Enter the Coleman Queen-Sized Airbed. For no matter how rugged we wish to be, we will never be without the Coleman Queen-Sized Airbed.
Into the wilderness, you ask? Questions abound. Allow me to head them off.
Indeed, this does mean that we pack a large piston-pump with us into the wilderness. Also Coleman. The Dual Action Quickpump, if you must know. Indeed, this does mean that we churn out just as much sweat preparing our sleeping quarters each night as we did paddling and portaging across miles of heaven. It is arguably more sweat than it is worth to pump that bad boy up, but we lug it and chug it anyway. Because what is the alternative? I say again, we will never be without the Coleman Queen-Sized Airbed. * In a pinch, we could paddle that beast of a bed right out of the wilds, any busted-up canoe shamefully in tow.

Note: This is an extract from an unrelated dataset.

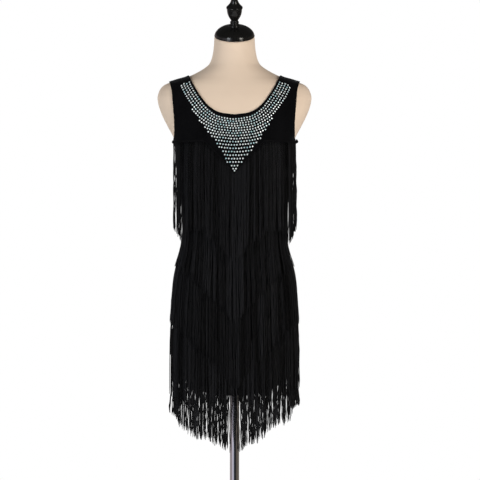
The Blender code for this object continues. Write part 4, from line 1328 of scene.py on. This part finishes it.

Normally the discovery of the bad airbed is left for the first night of camping on any given year. The Boundary Waters trip comes later in the summer, and by then we’ve got a few nights under the stars to prove which of our fleet of mattresses is still holding its own. Besides, there is always another candidate in the trailer ready to be tagged in, in the event of vinyl failure. **
But this year, there will be no trailer. There will be no extra gear or backup plan. The minivan will be loaded down far beyond its safe carrying capacity, the rear air shocks will be inflated to their furthest extent (‘100psi should be safe,’ says Nate the Great, our beloved mechanic), and we will be flying as lightly as possible, safety nets be damned. We’ll fit far-too-many miles and far-too-many nights on the road into that van, and there is no room for an arsenal of airbeds.
Which is why the the fourth air mattress of the year is now gracing our living room, strutting it’s stuff. Fourth because:
Number one leaked like a sieve. In an effort to shame Coleman into better workmanship and customer service practices, I will tell you here and now that this bed came out of the box just last year. There is not even a hint of mosquito blood tainting its flocked service. As a home-grown professional on the subject, I regret to inform you that Coleman is going downhill. Every year the vinyl is thinner, the seam glue weaker, the very mattress thickness shrinking like a bad budget. But still, here we are. Because what is the alternative? We will never be without the Coleman Queen-Sized Airbed.
Number two, it was quickly recognized, was the latest victim of baffle blowout, a tragic herniation of the internal tensioning architecture, resulting in what may be akin to sleeping on a grapefruit. We’ve played this game before. It will not be revisited.
Number three. Well, that’s not fair. Number three has been leaking for years. It’s the official beach bed, whereon the cool kids play King of the Mattress out past the bouys. But it still made it’s way in for inspection, despite it’s sharpied warnings.
And number four, the final candidate before hitting the big box store: Well, number four appears to be a winner. I think she’s circa 2013, apparently a good vintage for Coleman. She’s got an extra inch of clearance against any ground irregularities, she appears to hold air, which is more than I can say for last year’s model, and she’s almost structurally intact. There is one small area of baffle blowout, but it is near the center, and my loving husband holds that he is no princess that this pea will get in his way. We’ll take this antique on the road.
If you need me I’ll be looking for an Oregon Walmart at midnight,
KJ
* Yes, there is a powered pump that is employed whenever we have an apt power source, like a car. But when your only power source is your fierce set of six-pack abs, you use what you’ve got. In the Boundary Waters we bring to bear the full force of our combined two-pack.
** It should be noted that this plan is not always successful. Not-so-distant memory holds a particularly miserable BW trip in which there was, like clockwork, a furious 1am pumping session in tent number one. The neighboring children on their thin roll-up mats drew sick satisfaction from the sounds of their grunting parents each evening, cursing the plastic gods.